Education and the Economy (Part 2)

“Under corporate capitalism, the objectives of liberal educational reform are contradictory: It is precisely because of its role as producer of an alienated and stratified labor force that the educational system has developed its repressive and unequal structure. In the history of U.S. education, it is the integrative function which has dominated the purpose of schooling, to the detriment of the other liberal objectives… It is [the] overriding objectives of the capitalist class—not the ideals of liberal reformers—which have shaped the actuality of the U.S. education and left little room for the school to facilitate the pursuit of equality or full human development… Education has been historically a device for allocating individuals to economic positions.” – Samuel Bowles and Herbert Gintis, Schooling in Capitalist America: Educational Reform and the Contradictions of Economic Life

What if everybody could read and write? What if everybody could do basic arithmetic? What if everybody went to college? What if everybody received a quality education which fed their soul and stimulated their mind? Would it change the fact that in order for our society to function we still need people to clean up shit, drive buses, repair buildings, wait tables, operate cash registers, or do many of the other tasks that are usually completed by people who haven’t received a college degree? Would it change the fact that there are more people than there are jobs? No. While I and many of my education-reform colleagues would love to live in a society where everyone has access to a fulfilling, holistic education, achieving that society would not change the fundamental needs of our society and some of the economic realities which have arisen as a result. We’d still need people to clean up shit.

People often refer to education as “the great equalizer.” There is a little truth to that. Race, class, gender, sexual orientation, where you grow up, what kind of family you’re born into, and a host of other factors that people have no control over play incredibly powerful roles in determining what station someone will fill in our highly stratified society. Educational attainment is one of the few things that an individual has some control over that can allow him or her to defy the odds. Education is a central theme in many rags to riches stories. In this context, the level of inequity and injustice throughout the American educational system is nothing short of criminal and should be fought wherever possible. The educational system as it exists today, with all of its injustices, serves to perpetuate and legitimize other injustices, inequities, and inconsistencies in the economy and throughout society. So fighting to level the educational playing field is an important and admirable pursuit for anyone interested in creating a just society. But education reform can’t be the only reform going on.

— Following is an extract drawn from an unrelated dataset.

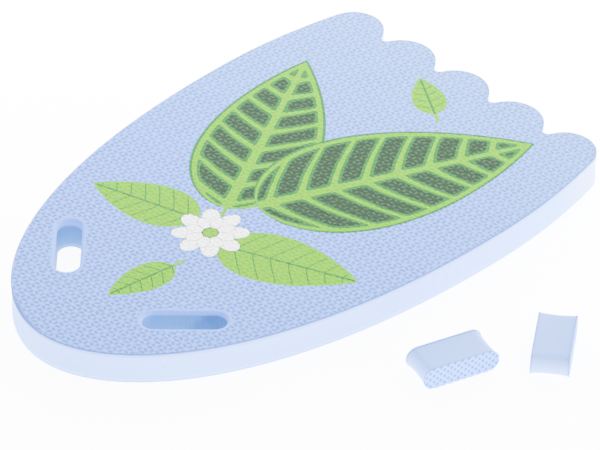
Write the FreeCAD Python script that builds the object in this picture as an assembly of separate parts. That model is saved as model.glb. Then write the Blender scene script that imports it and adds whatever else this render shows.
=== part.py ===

Horace Mann was the first person to characterize education as “the great equalizer.” In 1837, Mann was appointed as the first secretary of the Massachusetts State Board of Education which was the first such body to be established in the US. In America, as was the general case throughout the western world, systems of public education came into existence as a direct result of shifts in the economy; namely: industrialization. Industrialists needed their workers to possess basic skills and they pressured the state to foot the bill and ensure that they would have a skilled labor pool from which to hire employees. Mann viewed education as the great equalizer because he believed that “[the] capitalist and his agents are looking for the greatest amount of labor or the largest income in money from their investments, and they do not promote a dunce to a station where he will destroy raw materials.” But an education which serves capital does not translate into an education which empowers. To the contrary, the ruling class of the past and present have been interested in creating education systems which serve their own interests, not the interests of the masses.

For example, public education emerged in Jamaica during emancipation. The planter elite and the rising industrialist class were equally dismayed at their inability to convince the newly freed blacks to come work for them. For the most part, black Jamaicans were happy to lead lives as subsistence farmers on small plots of land. A host of strategies were developed to compel black Jamaicans to work in new industries or return to the plantation. One of these strategies was to develop systems of education which would both imbue black Jamaicans with the desire to work for someone else and also provide them with some of the desired skills.

My point is that education systems have historically been created in response to economic impetuses; and not the economic impetuses of the people, but of the ruling class. Education serves the dual function of both preparing young people for economic life and legitimizing economic stratification. Massively effective and progressive education reforms will not change the fact that McDonald’s needs an army of people flipping burgers or that there are a finite number of living wage jobs available on the market. We’d still need people to clean up shit.

But part of my point is that cleaning up shit is necessary. Feeding people is necessary. Building housing and weaving shirts are necessary. But unfortunately, many of the most necessary functions in our society are not rewarded or respected as such. Education is extremely important. I enjoyed mine and continue to pursue it informally everyday. But the Left is going to miss the point if it doesn’t deal with the economy that students graduate into. Efforts to transform the education system must go hand in hand with efforts to create a more humane economy and larger society as well.